# WORK REQUIRED:
The material below holds a span beginning at the line with "Write the three.js" and ending at the line with "const beadStep = Math.PI / 4;". Quote that span exactly, both ends included, and only that span.

# RECORDS SHOWN:
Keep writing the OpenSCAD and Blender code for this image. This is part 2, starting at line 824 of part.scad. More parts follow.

==

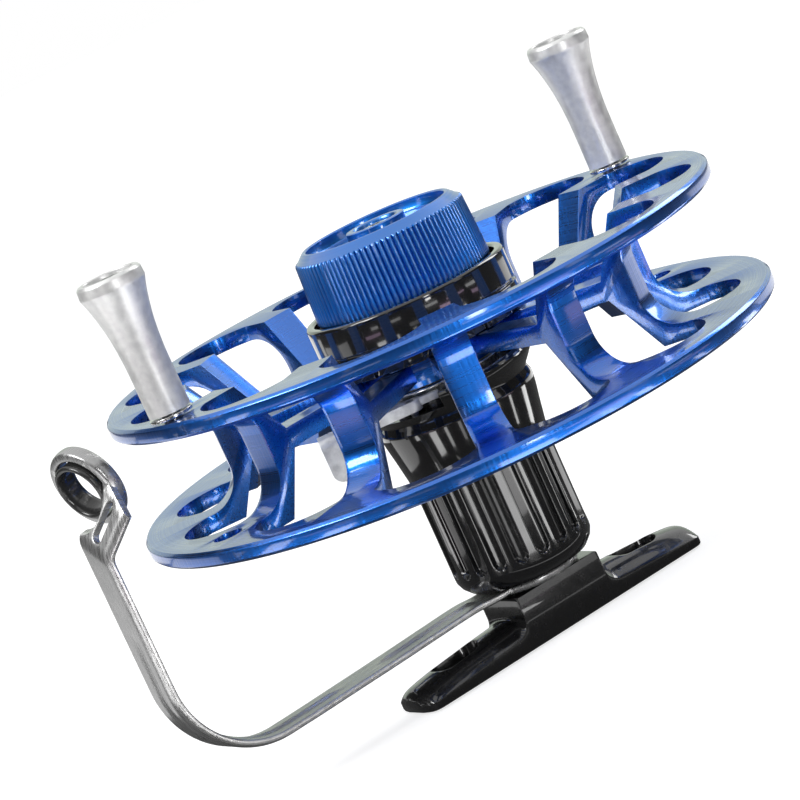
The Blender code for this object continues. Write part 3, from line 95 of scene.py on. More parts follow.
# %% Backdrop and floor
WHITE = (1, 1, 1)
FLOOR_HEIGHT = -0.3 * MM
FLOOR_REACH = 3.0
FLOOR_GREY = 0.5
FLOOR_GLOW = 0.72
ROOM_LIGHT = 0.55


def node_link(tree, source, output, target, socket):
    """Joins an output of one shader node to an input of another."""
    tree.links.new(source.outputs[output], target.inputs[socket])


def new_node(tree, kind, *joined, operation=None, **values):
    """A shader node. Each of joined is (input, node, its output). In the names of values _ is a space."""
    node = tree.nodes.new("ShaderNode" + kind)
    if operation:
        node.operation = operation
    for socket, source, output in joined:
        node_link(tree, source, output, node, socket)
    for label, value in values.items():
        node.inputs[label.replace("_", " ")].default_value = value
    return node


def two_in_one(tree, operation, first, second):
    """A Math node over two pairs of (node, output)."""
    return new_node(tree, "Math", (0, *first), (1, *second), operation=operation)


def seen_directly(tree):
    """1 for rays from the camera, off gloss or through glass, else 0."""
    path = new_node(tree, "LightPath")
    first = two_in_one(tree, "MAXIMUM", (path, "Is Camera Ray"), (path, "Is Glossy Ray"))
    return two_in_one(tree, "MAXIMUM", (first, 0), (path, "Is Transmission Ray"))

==

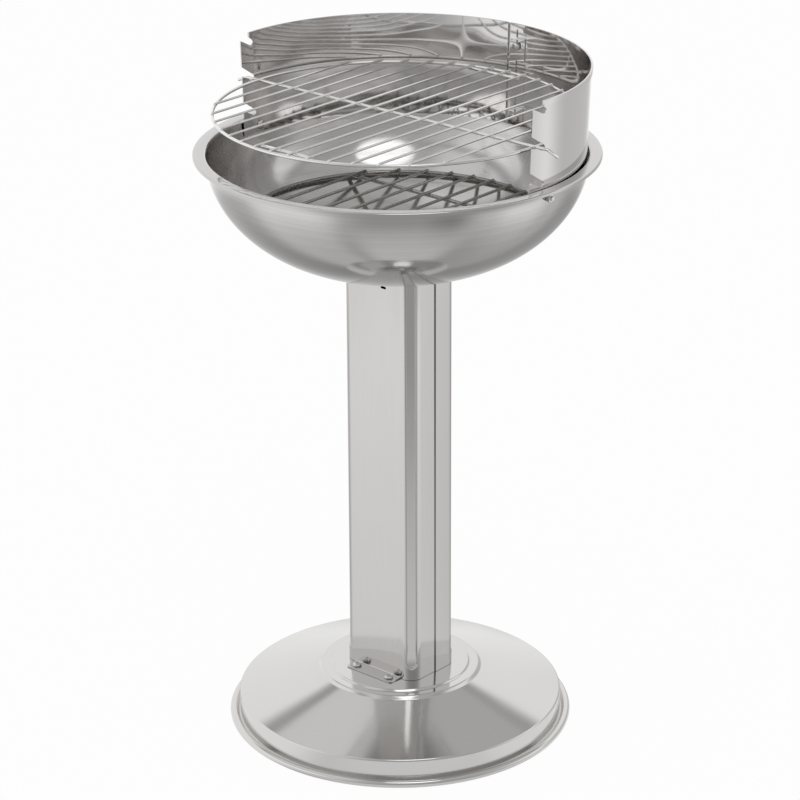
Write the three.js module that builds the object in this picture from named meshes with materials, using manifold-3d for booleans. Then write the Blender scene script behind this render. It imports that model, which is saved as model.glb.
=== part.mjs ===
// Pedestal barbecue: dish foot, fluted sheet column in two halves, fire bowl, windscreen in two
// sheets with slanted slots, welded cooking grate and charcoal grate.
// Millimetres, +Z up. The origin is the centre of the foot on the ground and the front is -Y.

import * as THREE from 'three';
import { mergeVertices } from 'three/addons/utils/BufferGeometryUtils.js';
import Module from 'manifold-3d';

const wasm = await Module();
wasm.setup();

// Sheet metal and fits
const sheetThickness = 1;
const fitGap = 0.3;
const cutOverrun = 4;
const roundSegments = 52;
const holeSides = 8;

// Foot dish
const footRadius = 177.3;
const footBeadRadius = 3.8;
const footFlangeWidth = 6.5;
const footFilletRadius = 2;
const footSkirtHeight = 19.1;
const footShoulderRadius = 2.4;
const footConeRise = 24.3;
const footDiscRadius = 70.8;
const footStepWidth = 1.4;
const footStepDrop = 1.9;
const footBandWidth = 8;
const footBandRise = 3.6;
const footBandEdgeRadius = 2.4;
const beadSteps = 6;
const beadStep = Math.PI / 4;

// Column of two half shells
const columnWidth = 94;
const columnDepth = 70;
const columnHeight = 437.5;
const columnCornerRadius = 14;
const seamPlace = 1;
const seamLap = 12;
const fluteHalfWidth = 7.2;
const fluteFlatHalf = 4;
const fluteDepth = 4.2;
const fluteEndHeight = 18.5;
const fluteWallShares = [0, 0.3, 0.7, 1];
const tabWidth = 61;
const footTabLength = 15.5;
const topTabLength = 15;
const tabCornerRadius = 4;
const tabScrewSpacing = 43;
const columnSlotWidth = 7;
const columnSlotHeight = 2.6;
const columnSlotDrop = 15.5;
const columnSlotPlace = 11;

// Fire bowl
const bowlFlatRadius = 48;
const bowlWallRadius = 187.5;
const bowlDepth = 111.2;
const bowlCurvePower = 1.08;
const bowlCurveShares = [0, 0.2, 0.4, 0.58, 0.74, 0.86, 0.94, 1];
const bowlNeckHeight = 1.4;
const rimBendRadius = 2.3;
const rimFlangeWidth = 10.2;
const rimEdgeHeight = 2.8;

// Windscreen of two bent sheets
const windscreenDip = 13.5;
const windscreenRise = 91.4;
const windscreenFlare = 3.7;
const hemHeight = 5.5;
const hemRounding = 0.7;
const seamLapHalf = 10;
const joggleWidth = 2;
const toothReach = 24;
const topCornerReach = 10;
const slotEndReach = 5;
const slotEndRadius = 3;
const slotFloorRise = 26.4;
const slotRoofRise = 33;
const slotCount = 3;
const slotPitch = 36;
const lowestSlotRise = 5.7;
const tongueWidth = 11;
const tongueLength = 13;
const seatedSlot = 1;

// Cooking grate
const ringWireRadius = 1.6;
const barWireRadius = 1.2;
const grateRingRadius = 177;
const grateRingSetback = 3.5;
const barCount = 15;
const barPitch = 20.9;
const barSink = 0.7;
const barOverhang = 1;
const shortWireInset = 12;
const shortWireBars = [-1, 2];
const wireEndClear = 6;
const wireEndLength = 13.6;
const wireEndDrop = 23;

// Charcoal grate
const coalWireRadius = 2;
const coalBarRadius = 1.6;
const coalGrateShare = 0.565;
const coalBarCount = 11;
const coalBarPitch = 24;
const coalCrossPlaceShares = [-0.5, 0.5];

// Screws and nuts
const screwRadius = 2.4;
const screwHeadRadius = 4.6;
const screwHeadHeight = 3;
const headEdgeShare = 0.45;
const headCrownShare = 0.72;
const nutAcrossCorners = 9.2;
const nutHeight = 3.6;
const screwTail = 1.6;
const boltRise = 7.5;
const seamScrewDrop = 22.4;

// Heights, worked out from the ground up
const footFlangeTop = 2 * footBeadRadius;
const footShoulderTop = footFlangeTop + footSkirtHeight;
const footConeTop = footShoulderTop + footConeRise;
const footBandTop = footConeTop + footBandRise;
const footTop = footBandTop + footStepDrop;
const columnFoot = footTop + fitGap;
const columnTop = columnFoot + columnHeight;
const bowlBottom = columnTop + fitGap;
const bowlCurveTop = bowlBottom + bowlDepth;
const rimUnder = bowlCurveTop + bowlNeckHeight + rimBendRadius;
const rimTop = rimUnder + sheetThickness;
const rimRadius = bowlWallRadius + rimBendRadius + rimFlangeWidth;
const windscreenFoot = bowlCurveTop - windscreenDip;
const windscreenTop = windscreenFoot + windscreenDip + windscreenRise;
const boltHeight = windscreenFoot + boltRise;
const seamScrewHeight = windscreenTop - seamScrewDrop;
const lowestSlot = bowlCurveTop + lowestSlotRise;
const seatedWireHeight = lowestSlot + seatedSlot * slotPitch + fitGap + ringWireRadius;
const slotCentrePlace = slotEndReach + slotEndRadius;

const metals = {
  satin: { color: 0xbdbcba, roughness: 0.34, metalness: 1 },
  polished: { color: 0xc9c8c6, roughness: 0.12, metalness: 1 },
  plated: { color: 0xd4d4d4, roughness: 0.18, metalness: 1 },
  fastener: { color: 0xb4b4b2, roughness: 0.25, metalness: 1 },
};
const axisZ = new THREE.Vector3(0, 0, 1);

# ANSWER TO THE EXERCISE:
Write the three.js module that builds the object in this picture from named meshes with materials, using manifold-3d for booleans. Then write the Blender scene script behind this render. It imports that model, which is saved as model.glb.
=== part.mjs ===
// Pedestal barbecue: dish foot, fluted sheet column in two halves, fire bowl, windscreen in two
// sheets with slanted slots, welded cooking grate and charcoal grate.
// Millimetres, +Z up. The origin is the centre of the foot on the ground and the front is -Y.

import * as THREE from 'three';
import { mergeVertices } from 'three/addons/utils/BufferGeometryUtils.js';
import Module from 'manifold-3d';

const wasm = await Module();
wasm.setup();

// Sheet metal and fits
const sheetThickness = 1;
const fitGap = 0.3;
const cutOverrun = 4;
const roundSegments = 52;
const holeSides = 8;

// Foot dish
const footRadius = 177.3;
const footBeadRadius = 3.8;
const footFlangeWidth = 6.5;
const footFilletRadius = 2;
const footSkirtHeight = 19.1;
const footShoulderRadius = 2.4;
const footConeRise = 24.3;
const footDiscRadius = 70.8;
const footStepWidth = 1.4;
const footStepDrop = 1.9;
const footBandWidth = 8;
const footBandRise = 3.6;
const footBandEdgeRadius = 2.4;
const beadSteps = 6;
const beadStep = Math.PI / 4;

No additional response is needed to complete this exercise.